YOUR INSTRUCTIONS - Print every entry exactly as written.

DATA TO USE -
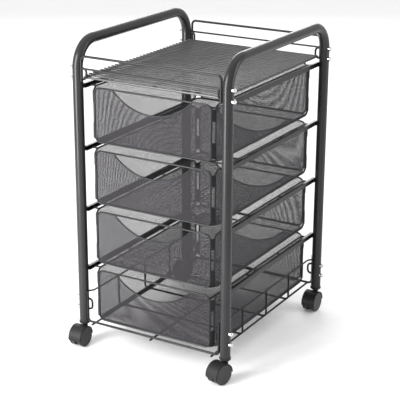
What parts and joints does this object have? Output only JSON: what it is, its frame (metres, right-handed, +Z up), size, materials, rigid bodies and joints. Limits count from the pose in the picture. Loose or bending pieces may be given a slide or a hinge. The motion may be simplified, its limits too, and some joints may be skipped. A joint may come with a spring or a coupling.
{
  "type": "wire shelf cart",
  "caption": "Rolling wire cart: tube side frames, fenced wire top shelf, mesh drawers that slide on rails, wire bottom basket and twin-wheel swivel casters.",
  "frame": {"origin": "on the floor, in the middle of the four legs", "axes": "+Z up, -Y is the front where the drawers slide out, +X to the right seen from the front"},
  "size_m": [0.3856, 0.4827, 0.676],
  "materials": {
    "tube_paint": "semi-gloss powder coat",
    "rail_paint": "satin powder coat",
    "wire_paint": "satin powder coat",
    "mesh_paint": "satin powder coat",
    "bright_cap": "bright plated",
    "socket_plastic": "moulded",
    "caster_plastic": "fine moulded grain",
    "wheel_plastic": "fine moulded grain",
    "black_steel": "black oxide, oiled",
    "plain_steel": "drawn steel"
  },
  "bodies": {
    "cart_frame": {"side_frame_left": "tube_paint", "side_frame_right": "tube_paint", "rails_left": "rail_paint", "rails_right": "rail_paint", "top_shelf": "wire_paint", "front_fence": "wire_paint", "back_fence": "wire_paint", "bottom_basket": "wire_paint", "u_bolts": "wire_paint", "cap_nuts": "bright_cap", "leg_sockets": "socket_plastic"},
    "drawer_1": {"drawer_1_front_panel": "mesh_paint", "drawer_1_back_panel": "mesh_paint", "drawer_1_left_panel": "mesh_paint", "drawer_1_right_panel": "mesh_paint", "drawer_1_bottom_panel": "mesh_paint", "drawer_1_clips": "wire_paint", "drawer_1_runners": "wire_paint"},
    "drawer_2": {"drawer_2_front_panel": "mesh_paint", "drawer_2_back_panel": "mesh_paint", "drawer_2_left_panel": "mesh_paint", "drawer_2_right_panel": "mesh_paint", "drawer_2_bottom_panel": "mesh_paint", "drawer_2_clips": "wire_paint", "drawer_2_runners": "wire_paint"},
    "drawer_3": {"drawer_3_front_panel": "mesh_paint", "drawer_3_back_panel": "mesh_paint", "drawer_3_left_panel": "mesh_paint", "drawer_3_right_panel": "mesh_paint", "drawer_3_bottom_panel": "mesh_paint", "drawer_3_clips": "wire_paint", "drawer_3_runners": "wire_paint"},
    "drawer_4": {"drawer_4_front_panel": "mesh_paint", "drawer_4_back_panel": "mesh_paint", "drawer_4_left_panel": "mesh_paint", "drawer_4_right_panel": "mesh_paint", "drawer_4_bottom_panel": "mesh_paint", "drawer_4_clips": "wire_paint", "drawer_4_runners": "wire_paint"},
    "caster_front_left": {"caster_front_left_housing": "caster_plastic", "caster_front_left_stem": "black_steel", "caster_front_left_axle": "plain_steel"},
    "caster_front_left_wheel_left": {"caster_front_left_wheel_left": "wheel_plastic"},
    "caster_front_left_wheel_right": {"caster_front_left_wheel_right": "wheel_plastic"},
    "caster_front_right": {"caster_front_right_housing": "caster_plastic", "caster_front_right_stem": "black_steel", "caster_front_right_axle": "plain_steel"},
    "caster_front_right_wheel_left": {"caster_front_right_wheel_left": "wheel_plastic"},
    "caster_front_right_wheel_right": {"caster_front_right_wheel_right": "wheel_plastic"},
    "caster_back_left": {"caster_back_left_housing": "caster_plastic", "caster_back_left_stem": "black_steel", "caster_back_left_axle": "plain_steel"},
    "caster_back_left_wheel_left": {"caster_back_left_wheel_left": "wheel_plastic"},
    "caster_back_left_wheel_right": {"caster_back_left_wheel_right": "wheel_plastic"},
    "caster_back_right": {"caster_back_right_housing": "caster_plastic", "caster_back_right_stem": "black_steel", "caster_back_right_axle": "plain_steel"},
    "caster_back_right_wheel_left": {"caster_back_right_wheel_left": "wheel_plastic"},
    "caster_back_right_wheel_right": {"caster_back_right_wheel_right": "wheel_plastic"}
  },
  "joints": [
    {"name": "drawer_1_slide", "type": "slide", "parent": "cart_frame", "child": "drawer_1", "axis": [0, -1, 0], "range_m": [0, 0.33]},
    {"name": "drawer_2_slide", "type": "slide", "parent": "cart_frame", "child": "drawer_2", "axis": [0, -1, 0], "range_m": [0, 0.33]},
    {"name": "drawer_3_slide", "type": "slide", "parent": "cart_frame", "child": "drawer_3", "axis": [0, -1, 0], "range_m": [0, 0.33]},
    {"name": "drawer_4_slide", "type": "slide", "parent": "cart_frame", "child": "drawer_4", "axis": [0, -1, 0], "range_m": [0, 0.33]},
    {"name": "caster_front_left_swivel", "type": "hinge", "parent": "cart_frame", "child": "caster_front_left", "pos_m": [-0.175, -0.2135, 0.047], "axis": [0, 0, 1], "continuous": true},
    {"name": "caster_front_left_wheel_left_spin", "type": "hinge", "parent": "caster_front_left", "child": "caster_front_left_wheel_left", "pos_m": [-0.175, -0.2305, 0.0222], "axis": [1, 0, 0], "continuous": true},
    {"name": "caster_front_left_wheel_right_spin", "type": "hinge", "parent": "caster_front_left", "child": "caster_front_left_wheel_right", "pos_m": [-0.175, -0.2305, 0.0222], "axis": [1, 0, 0], "continuous": true},
    {"name": "caster_front_right_swivel", "type": "hinge", "parent": "cart_frame", "child": "caster_front_right", "pos_m": [0.175, -0.2135, 0.047], "axis": [0, 0, 1], "continuous": true},
    {"name": "caster_front_right_wheel_left_spin", "type": "hinge", "parent": "caster_front_right", "child": "caster_front_right_wheel_left", "pos_m": [0.17074, -0.22996, 0.0222], "axis": [0.9681, -0.2504, 0], "continuous": true},
    {"name": "caster_front_right_wheel_right_spin", "type": "hinge", "parent": "caster_front_right", "child": "caster_front_right_wheel_right", "pos_m": [0.17074, -0.22996, 0.0222], "axis": [0.9681, -0.2504, 0], "continuous": true},
    {"name": "caster_back_left_swivel", "type": "hinge", "parent": "cart_frame", "child": "caster_back_left", "pos_m": [-0.175, 0.2135, 0.047], "axis": [0, 0, 1], "continuous": true},
    {"name": "caster_back_left_wheel_left_spin", "type": "hinge", "parent": "caster_back_left", "child": "caster_back_left_wheel_left", "pos_m": [-0.175, 0.1965, 0.0222], "axis": [1, 0, 0], "continuous": true},
    {"name": "caster_back_left_wheel_right_spin", "type": "hinge", "parent": "caster_back_left", "child": "caster_back_left_wheel_right", "pos_m": [-0.175, 0.1965, 0.0222], "axis": [1, 0, 0], "continuous": true},
    {"name": "caster_back_right_swivel", "type": "hinge", "parent": "cart_frame", "child": "caster_back_right", "pos_m": [0.175, 0.2135, 0.047], "axis": [0, 0, 1], "continuous": true},
    {"name": "caster_back_right_wheel_left_spin", "type": "hinge", "parent": "caster_back_right", "child": "caster_back_right_wheel_left", "pos_m": [0.175, 0.1965, 0.0222], "axis": [1, 0, 0], "continuous": true},
    {"name": "caster_back_right_wheel_right_spin", "type": "hinge", "parent": "caster_back_right", "child": "caster_back_right_wheel_right", "pos_m": [0.175, 0.1965, 0.0222], "axis": [1, 0, 0], "continuous": true}
  ]
}
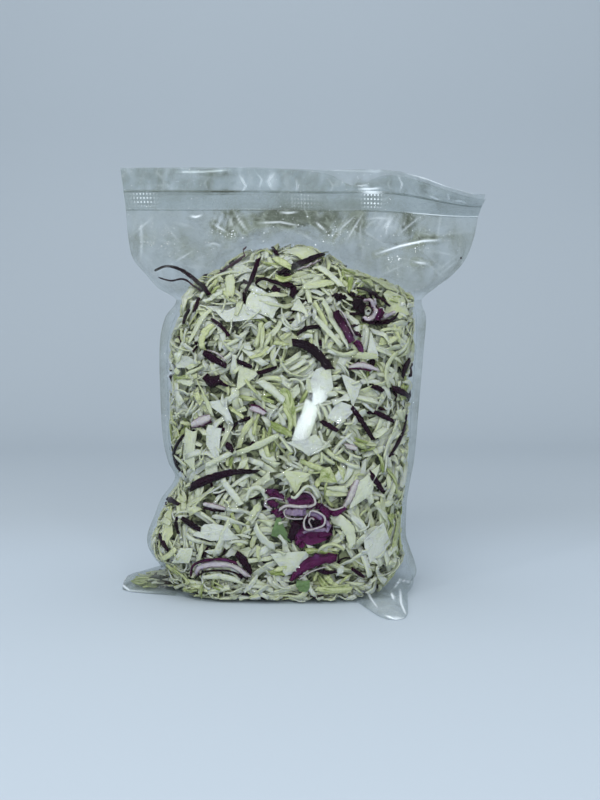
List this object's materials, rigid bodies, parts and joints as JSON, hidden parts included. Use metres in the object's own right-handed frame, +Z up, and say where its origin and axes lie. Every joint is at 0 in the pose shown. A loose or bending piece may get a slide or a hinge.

WRITTEN RESPONSE -
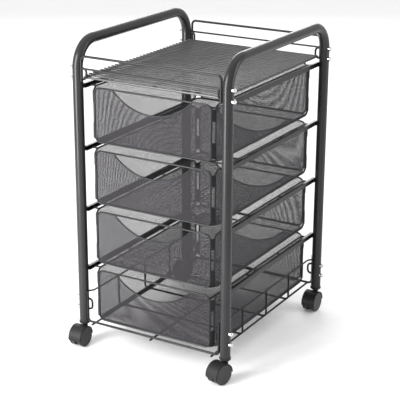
What parts and joints does this object have? Output only JSON: what it is, its frame (metres, right-handed, +Z up), size, materials, rigid bodies and joints. Limits count from the pose in the picture. Loose or bending pieces may be given a slide or a hinge. The motion may be simplified, its limits too, and some joints may be skipped. A joint may come with a spring or a coupling.
{
  "type": "wire shelf cart",
  "caption": "Rolling wire cart: tube side frames, fenced wire top shelf, mesh drawers that slide on rails, wire bottom basket and twin-wheel swivel casters.",
  "frame": {"origin": "on the floor, in the middle of the four legs", "axes": "+Z up, -Y is the front where the drawers slide out, +X to the right seen from the front"},
  "size_m": [0.3856, 0.4827, 0.676],
  "materials": {
    "tube_paint": "semi-gloss powder coat",
    "rail_paint": "satin powder coat",
    "wire_paint": "satin powder coat",
    "mesh_paint": "satin powder coat",
    "bright_cap": "bright plated",
    "socket_plastic": "moulded",
    "caster_plastic": "fine moulded grain",
    "wheel_plastic": "fine moulded grain",
    "black_steel": "black oxide, oiled",
    "plain_steel": "drawn steel"
  },
  "bodies": {
    "cart_frame": {"side_frame_left": "tube_paint", "side_frame_right": "tube_paint", "rails_left": "rail_paint", "rails_right": "rail_paint", "top_shelf": "wire_paint", "front_fence": "wire_paint", "back_fence": "wire_paint", "bottom_basket": "wire_paint", "u_bolts": "wire_paint", "cap_nuts": "bright_cap", "leg_sockets": "socket_plastic"},
    "drawer_1": {"drawer_1_front_panel": "mesh_paint", "drawer_1_back_panel": "mesh_paint", "drawer_1_left_panel": "mesh_paint", "drawer_1_right_panel": "mesh_paint", "drawer_1_bottom_panel": "mesh_paint", "drawer_1_clips": "wire_paint", "drawer_1_runners": "wire_paint"},
    "drawer_2": {"drawer_2_front_panel": "mesh_paint", "drawer_2_back_panel": "mesh_paint", "drawer_2_left_panel": "mesh_paint", "drawer_2_right_panel": "mesh_paint", "drawer_2_bottom_panel": "mesh_paint", "drawer_2_clips": "wire_paint", "drawer_2_runners": "wire_paint"},
    "drawer_3": {"drawer_3_front_panel": "mesh_paint", "drawer_3_back_panel": "mesh_paint", "drawer_3_left_panel": "mesh_paint", "drawer_3_right_panel": "mesh_paint", "drawer_3_bottom_panel": "mesh_paint", "drawer_3_clips": "wire_paint", "drawer_3_runners": "wire_paint"},
    "drawer_4": {"drawer_4_front_panel": "mesh_paint", "drawer_4_back_panel": "mesh_paint", "drawer_4_left_panel": "mesh_paint", "drawer_4_right_panel": "mesh_paint", "drawer_4_bottom_panel": "mesh_paint", "drawer_4_clips": "wire_paint", "drawer_4_runners": "wire_paint"},
    "caster_front_left": {"caster_front_left_housing": "caster_plastic", "caster_front_left_stem": "black_steel", "caster_front_left_axle": "plain_steel"},
    "caster_front_left_wheel_left": {"caster_front_left_wheel_left": "wheel_plastic"},
    "caster_front_left_wheel_right": {"caster_front_left_wheel_right": "wheel_plastic"},
    "caster_front_right": {"caster_front_right_housing": "caster_plastic", "caster_front_right_stem": "black_steel", "caster_front_right_axle": "plain_steel"},
    "caster_front_right_wheel_left": {"caster_front_right_wheel_left": "wheel_plastic"},
    "caster_front_right_wheel_right": {"caster_front_right_wheel_right": "wheel_plastic"},
    "caster_back_left": {"caster_back_left_housing": "caster_plastic", "caster_back_left_stem": "black_steel", "caster_back_left_axle": "plain_steel"},
    "caster_back_left_wheel_left": {"caster_back_left_wheel_left": "wheel_plastic"},
    "caster_back_left_wheel_right": {"caster_back_left_wheel_right": "wheel_plastic"},
    "caster_back_right": {"caster_back_right_housing": "caster_plastic", "caster_back_right_stem": "black_steel", "caster_back_right_axle": "plain_steel"},
    "caster_back_right_wheel_left": {"caster_back_right_wheel_left": "wheel_plastic"},
    "caster_back_right_wheel_right": {"caster_back_right_wheel_right": "wheel_plastic"}
  },
  "joints": [
    {"name": "drawer_1_slide", "type": "slide", "parent": "cart_frame", "child": "drawer_1", "axis": [0, -1, 0], "range_m": [0, 0.33]},
    {"name": "drawer_2_slide", "type": "slide", "parent": "cart_frame", "child": "drawer_2", "axis": [0, -1, 0], "range_m": [0, 0.33]},
    {"name": "drawer_3_slide", "type": "slide", "parent": "cart_frame", "child": "drawer_3", "axis": [0, -1, 0], "range_m": [0, 0.33]},
    {"name": "drawer_4_slide", "type": "slide", "parent": "cart_frame", "child": "drawer_4", "axis": [0, -1, 0], "range_m": [0, 0.33]},
    {"name": "caster_front_left_swivel", "type": "hinge", "parent": "cart_frame", "child": "caster_front_left", "pos_m": [-0.175, -0.2135, 0.047], "axis": [0, 0, 1], "continuous": true},
    {"name": "caster_front_left_wheel_left_spin", "type": "hinge", "parent": "caster_front_left", "child": "caster_front_left_wheel_left", "pos_m": [-0.175, -0.2305, 0.0222], "axis": [1, 0, 0], "continuous": true},
    {"name": "caster_front_left_wheel_right_spin", "type": "hinge", "parent": "caster_front_left", "child": "caster_front_left_wheel_right", "pos_m": [-0.175, -0.2305, 0.0222], "axis": [1, 0, 0], "continuous": true},
    {"name": "caster_front_right_swivel", "type": "hinge", "parent": "cart_frame", "child": "caster_front_right", "pos_m": [0.175, -0.2135, 0.047], "axis": [0, 0, 1], "continuous": true},
    {"name": "caster_front_right_wheel_left_spin", "type": "hinge", "parent": "caster_front_right", "child": "caster_front_right_wheel_left", "pos_m": [0.17074, -0.22996, 0.0222], "axis": [0.9681, -0.2504, 0], "continuous": true},
    {"name": "caster_front_right_wheel_right_spin", "type": "hinge", "parent": "caster_front_right", "child": "caster_front_right_wheel_right", "pos_m": [0.17074, -0.22996, 0.0222], "axis": [0.9681, -0.2504, 0], "continuous": true},
    {"name": "caster_back_left_swivel", "type": "hinge", "parent": "cart_frame", "child": "caster_back_left", "pos_m": [-0.175, 0.2135, 0.047], "axis": [0, 0, 1], "continuous": true},
    {"name": "caster_back_left_wheel_left_spin", "type": "hinge", "parent": "caster_back_left", "child": "caster_back_left_wheel_left", "pos_m": [-0.175, 0.1965, 0.0222], "axis": [1, 0, 0], "continuous": true},
    {"name": "caster_back_left_wheel_right_spin", "type": "hinge", "parent": "caster_back_left", "child": "caster_back_left_wheel_right", "pos_m": [-0.175, 0.1965, 0.0222], "axis": [1, 0, 0], "continuous": true},
    {"name": "caster_back_right_swivel", "type": "hinge", "parent": "cart_frame", "child": "caster_back_right", "pos_m": [0.175, 0.2135, 0.047], "axis": [0, 0, 1], "continuous": true},
    {"name": "caster_back_right_wheel_left_spin", "type": "hinge", "parent": "caster_back_right", "child": "caster_back_right_wheel_left", "pos_m": [0.175, 0.1965, 0.0222], "axis": [1, 0, 0], "continuous": true},
    {"name": "caster_back_right_wheel_right_spin", "type": "hinge", "parent": "caster_back_right", "child": "caster_back_right_wheel_right", "pos_m": [0.175, 0.1965, 0.0222], "axis": [1, 0, 0], "continuous": true}
  ]
}
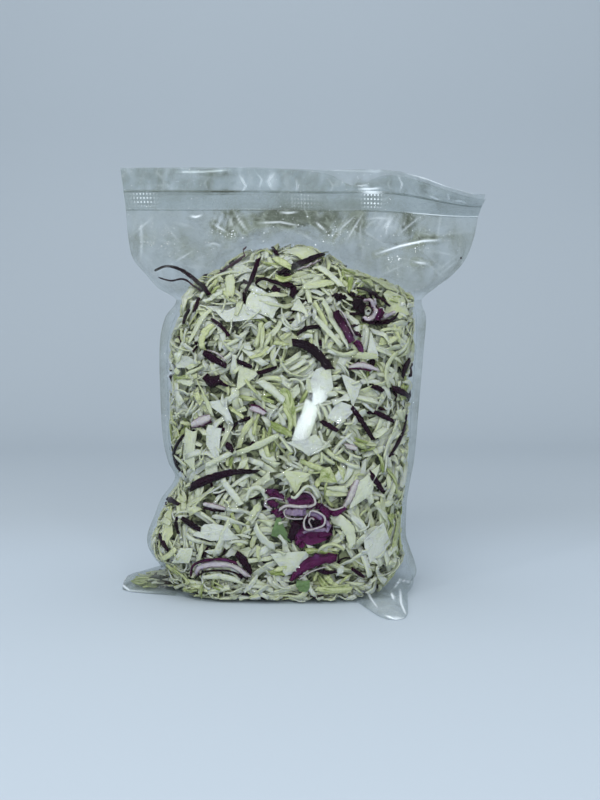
List this object's materials, rigid bodies, parts and joints as JSON, hidden parts included. Use metres in the object's own right-handed frame, +Z up, and say where its origin and axes lie. Every joint is at 0 in the pose shown. A loose or bending piece may get a slide or a hinge.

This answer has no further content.